Как видим, там, где есть возможность интерпретации, основанной на подтексте, переводчики последовательно чувствуют в повести разный подтекст.
Отдавая должное гильотине, Мерсо находит остроумным этот способ казни, при котором осужденный должен желать поскорее лишиться жизни, чтобы избегнуть длительных мучений.
En somme, le condamné était obligé de collaborer moralement (p.94).
Каждая из переводчиц строит фразу на том слове, которое в «ключе» перевода:
Осужденный волей-неволей оказывается заодно с теми, кто его казнит (Галь, с.158).
Приговоренный обязан морально участвовать в казни (Немчинова, с.123).
Если текст дает право на трактовку, Галь переводит ощущения героя в сферу физиологическую, Немчинова – в эмоциональную.
Je me sentais tout à fait vide (p.54).
У меня сосало под ложечкой, – говорит Мерсо Галь (с.134).
Я чувствовал полную опустошенность, – говорит Мерсо Немчиновой (с.81).
Замечу в скобках, что тот «ключ», который «подобрала» к Камю каждая из переводчиц, последовательно служил обеим для толкования текста. Определенное «видение» так властно владело ими, что в тех редчайших случаях, когда текст был понят ими неправильно, они ошибались – каждая в своем «ключе».
Так, у Галь: следователь, «кажется, впервые улыбнулся» (с.141) там, где он «a souri comme la première fois» – то есть «так же, как и в первый раз»[20]. Переводчица всегда склонна подчеркнуть сдержанность, приглушить всякое проявление чувств... И наоборот: у Немчиновой герой рассуждает о бессмыслице вынесенного ему приговора, который тем более нелеп для него, что его вынесли «податливые, угодливые люди» – во французском тексте «des hommes qui changent de linge». Смысл этой фразы не переносный, а прямой – «люди, которые, как и все на свете, меняют белье» (Н.Галь). Здесь нет эмоциональной характеристики, она, наоборот, максимально прозаизирована и «овеществлена». Но это «эмоциональное» истолкование характерно для всего текста Немчиновой.
Герой прозы Немчиновой – интеллигент, по манере чувствовать, по манере оценивать окружающих.
Совестливый, деликатный, чувствительный (разумеется, в пределах, отпущенных текстом), это человек, который «всегда бывает в чем-то виноват», которому «пришлось» выстрелить, – он сродни героям XIX века и его классической литературы. Такому прочтению соответствует плавность закругленной фразы, эмоционально окрашенная лексика, весь интонационный строй текста.

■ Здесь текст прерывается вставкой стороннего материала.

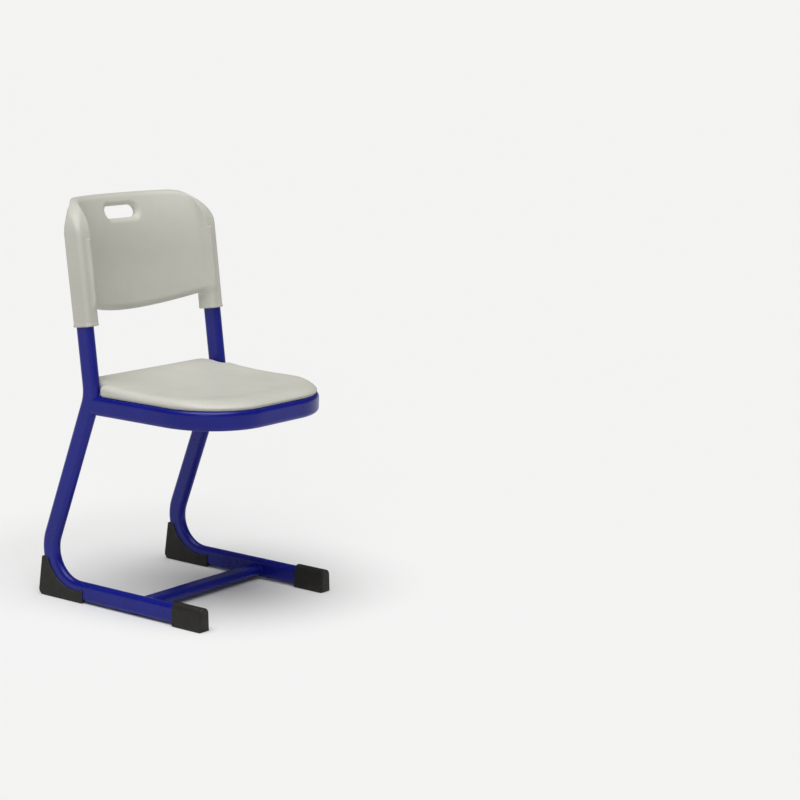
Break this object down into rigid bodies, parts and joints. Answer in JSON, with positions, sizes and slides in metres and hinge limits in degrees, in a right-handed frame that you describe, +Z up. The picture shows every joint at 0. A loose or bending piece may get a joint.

В этой переводческой работе – своеобразная попытка разрешить «загадку» героя, смягчить то мучительное нравственное противоречие, которое возникает при чтении повести, автор которой принуждает читателя испытать невольное и недоуменное сочувствие к человеку, у которого «омертвела чувствительность к распространенному вокруг нравственному кодексу, да и ко всем прочим установлениям людского общежития»[21].
Это попытка «очеловечить» героя, извинить его, приблизить к нормам людского общежития, которые он нарушает.
Н.Галь такой попытки не делает. Она лицом к лицу встречает тревожную, необычную, очень XX века прозу Камю. Нехотя, преодолевая свою привычную замкнутость, «некоммуникабельность», говорит с нами ее герой. Он не прикрашивает своих чувств, не делает попытки что-нибудь объяснить и оправдать. Переводчица избирает для своей прозы «нулевой градус письма», как охарактеризовал прозу Камю французский критик Ролан Барт (иногда, пожалуй, решаясь даже снизить его температуру до минус единицы), тем безжалостней ставя читателя перед всем комплексом сложных нравственно-философских проблем повести и вызывая в нем тревожное ощущение, так точно сформулированное С.Великовским: «Ходатайство о пересмотре дела об убийстве, поданное Камю в трибунал взыскательной совести, ... поддержать по крайней мере столь же трудно, как и скрепить вынесенный приговор»[22].
Хотя в названии статьи речь идет о «Трех Камю», до сих пор мы в основном ограничивались сопоставлением двух текстов. Это не случайно. В работах обеих советских переводчиц мы имеем дело с переводом-концепцией, с переводами мастеров, уверенно владеющих инструментом своего ремесла, знающих, чего они хотят, и последовательно добивающихся осуществления поставленной задачи. Иное дело перевод Г.Адамовича.
Легче всего упрекнуть старого литератора в буквализме. Перевод Адамовича дает для этого достаточные основания. Не надо долго искать, чтобы составить подборку фраз, подобных следующим:
Поразило меня в их лицах то, что вместо глаз виднелось что-то тускло светящееся в окружении бесчисленных морщин (с.33).